When you consider the situation we are in today with the wars in the Middle East, you have to realize that to say we cannot reassess our situation but must continue on no matter what and to do otherwise is treason is illogical and beyond all reason. We have to look again at what we are trying to achieve (hard to do since it has never been made fully clear or the reasons have changed) and assess whether our goals are attainable. No one would reasonably argue against true defense of our nation. But gaining control of oil lands and nation building is not purely self defense. And we need to look at the moral aspect as well. Our Founding Fathers did not intend for ours to be a conquering nation. But then again, maybe they were not conservative for their time. They had the newer notion that people should be able to live free and peacefully and not be ruled by unquestionable authority. That was a liberal idea for the time.

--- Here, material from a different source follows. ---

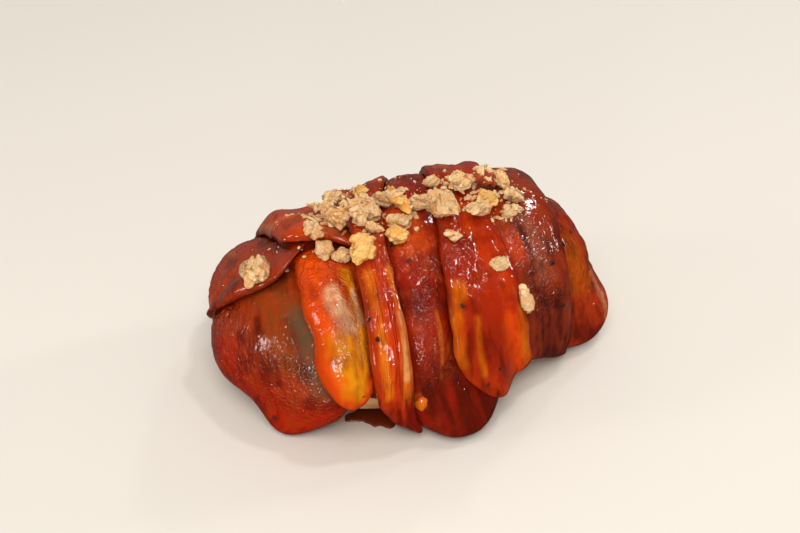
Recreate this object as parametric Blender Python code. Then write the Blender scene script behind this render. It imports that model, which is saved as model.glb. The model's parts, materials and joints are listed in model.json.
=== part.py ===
"""Hunters chicken: a chicken fillet roll wrapped in nine glazed bacon rashers, with crisp crumb pieces on top.

Sizes are in millimetres until the vertices are written. The roll lies along X and its front side faces -Y.
A place on the roll is (u, phi, radius): u runs along a spine inside the roll, phi turns around it from the
top (0) to the front (+90) or the back (-90), and the radius is measured from the spine.
"""
from collections import namedtuple

import bmesh
import bpy
import numpy as np
from mathutils import Vector
from mathutils.bvhtree import BVHTree

OBJECT_NAME = "hunters_chicken"
MM = 0.001

# Outer size of the wrapped roll: x, half width to the front, half width to the back, height
STATIONS = np.array([
    [-64, 22, 32, 24.5],
    [-56, 29.5, 35, 34],
    [-48, 36, 34.5, 40.5],
    [-38, 41, 32, 44],
    [-28, 45, 32, 48.5],
    [-15, 47, 32, 52.5],
    [0, 47.5, 32, 54.5],
    [15, 45, 31, 55.5],
    [28, 38, 29, 55.5],
    [38, 31, 27, 52],
    [48, 27, 24, 46.5],
    [56, 25, 21, 42],
    [66, 22, 17, 34],
], float)
ROLL_MIDDLE_X = 0.8
ROLL_HALF_LENGTH = 61.8
WIDEST_AT = 0.46              # share of the height at which the roll is widest
SHIFT_X, SHIFT_Y = -1.84, 9.11  # brings the middle of the whole bounding box over the origin

# The spine, lower and further back at its left end, and the reach over which the rays fan out to each pole
SPINE_LEFT, SPINE_RIGHT, SPINE_Z = -30.0, 34.0, 24.0
LEFT_BACK, LEFT_DOWN = 10.0, 9.0
FAN = 28.0
POLE = FAN * np.pi / 2

# Rashers
WRAP = 5.0          # how far the fillet lies below the roll's outer size
EDGE = 1.3          # rasher thickness at its rim
THIN = 1.6          # rasher thickness where another lies on it
GAP = 0.5           # between a rasher and what it lies on
FLOOR_GAP = 0.4     # between the rashers and the floor
EASE = 2.5          # reach over which a rasher bridges the steps below it
ROUNDING = 7.0      # degrees by which a rasher's corners are rounded
ROWS_ACROSS = 8
DEGREES_PER_ROW = 9.0
KNOTS = (-120, -60, -15, 20, 50, 75, 95, 118)

Rasher = namedtuple("Rasher", "name left right crown_left crown_right back front seen_from crown bulge colour")
LEAN = (0.42, 0.035, 0.018)
DARK = (0.20, 0.016, 0.010)
FATTY = (0.62, 0.13, 0.03)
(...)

I doubt whether most Americans concern themselves a lot about “liberalism” and “conservatism” and even “socialism”, though these terms are bandied about by candidates and political pundits (I must admit, though, liberalism has joined socialism as being an epithet in the popular lexicon, even though we seem now headed for a little more of both, go figure).
Personally, I believe in preserving our form of democracy using what works for the time. Maybe we could call it “Americanism.”